MORE REVENUE, SMALLER GOVERNMENT
Closing tax loopholes should be a Republican objective not only because it would reduce the deficit, but also because it would actually make government smaller. That sounds impossible. How can raising government revenue make government smaller?
The only meaningful measure of the true size of government is the impact it has on private-sector decisions. Loopholes lead people to make choices they wouldn't have made otherwise, such as buying bigger houses and taking out more debt. That is government interference in the private sector. Closing tax loopholes eliminates that interference. And since it doesn't affect marginal tax rates, it doesn't change the incentive to work, either.

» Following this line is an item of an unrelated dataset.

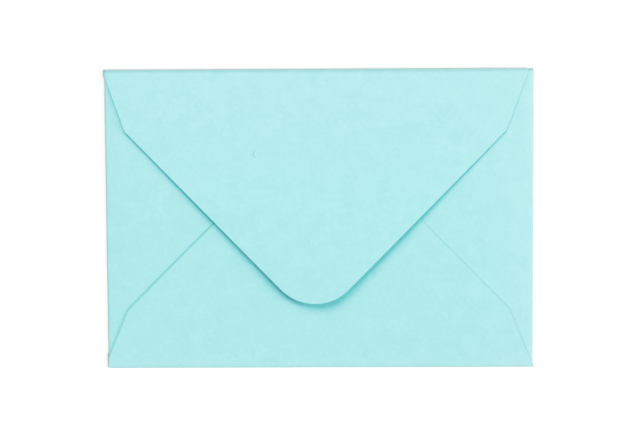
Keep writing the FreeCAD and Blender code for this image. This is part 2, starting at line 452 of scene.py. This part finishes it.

You'd think Republicans might support a compromise to eliminate tax expenditures and use some revenue to reduce the deficit and even reduce marginal tax rates. (This is exactly what the president's deficit commission proposed in 2010.) Instead, Republicans have locked themselves into the "principle" of no new net tax revenue using permanent Bush tax cuts as the baseline. This fetishization of an economically meaningless number means that they will reject any plan to eliminate tax expenditures unless every single dollar is used to reduce tax rates even further below the levels set in 2001.
This is just further proof that the conservative bloc that dominates the Republican Party doesn't actually care about deficits, only about protecting tax cuts and slashing spending. But that's never been a secret. As anti-tax czar Grover Norquist said, "Anyone who says we have a deficit problem is either a Democrat who wants to raise taxes or a Republican who's dimwitted and doesn't understand what he's talking about." And as a result, we are likely to keep the tax expenditures, and the distortions they create, while gutting spending programs that ordinary people really do need.
The dead French monarchs would be so proud.
- Great Britain's postwar debts were just as big, but it was able to raise taxes--which were much higher than in France--and pay down debt in peacetime.